May 01, 2019 | The Hill (Washington DC)
Tom Brooks is general manager of Western Dubuque Biodiesel in Farley, Iowa, and chair of the Iowa Biodiesel Board. He also serves as a governing board member for the National Biodiesel Board.
Biodiesel companies such as mine, Western Dubuque Biodiesel in Farley, Iowa, and plant workers nationwide face an uncertain future because of the long lapse of the federal biodiesel tax incentive. This energy policy served as a key driver for leveling the playing field with oil and encouraging American-made renewable energy. But Congress has allowed it to lapse for 16 months.
If Congress does not reinstate the incentive for 2018 and 2019, dozens of plants stand to lose millions of dollars.

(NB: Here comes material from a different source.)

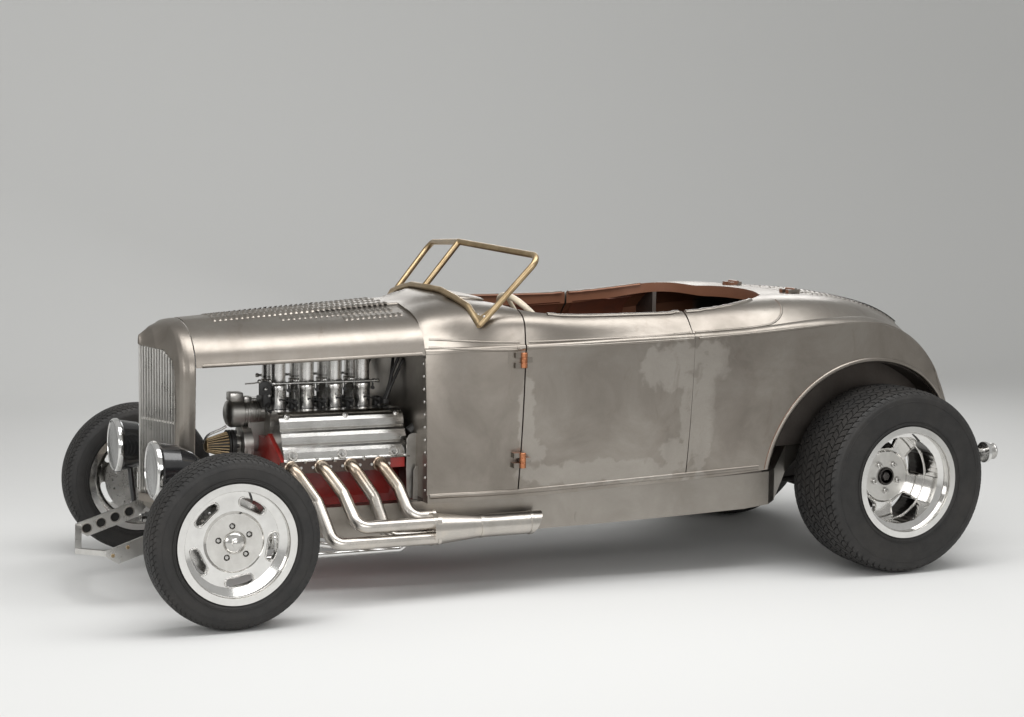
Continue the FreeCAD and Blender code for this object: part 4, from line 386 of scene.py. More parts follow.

This would deal an economic blow to the future of a vital manufacturing industry, putting good-paying jobs and production of a low-carbon, domestic fuel at risk.
It’s important to know that with plants in nearly every state, the U.S. biodiesel and renewable diesel industry supports more than 60,000 jobs, paying more than $2.5 billion in annual wages and generating more than $11 billion in economic impact. The tax incentive has worked as intended, with the U.S. biodiesel market growing from about 100 million gallons in 2005, when it was first implemented, to more than 2.6 billion gallons annually since 2016. The tax incentive helped producers across the country continue to invest in capacity for future growth.
Biodiesel has helped to revitalize many rural areas. In Farley, a town of 1,400 people, our workers are counting on the biodiesel tax incentive. Our wages and benefits total $1.6 million per year. This has made our area a far better place now and for the next generation. Reversing course would deal a devastating blow to all we’ve built.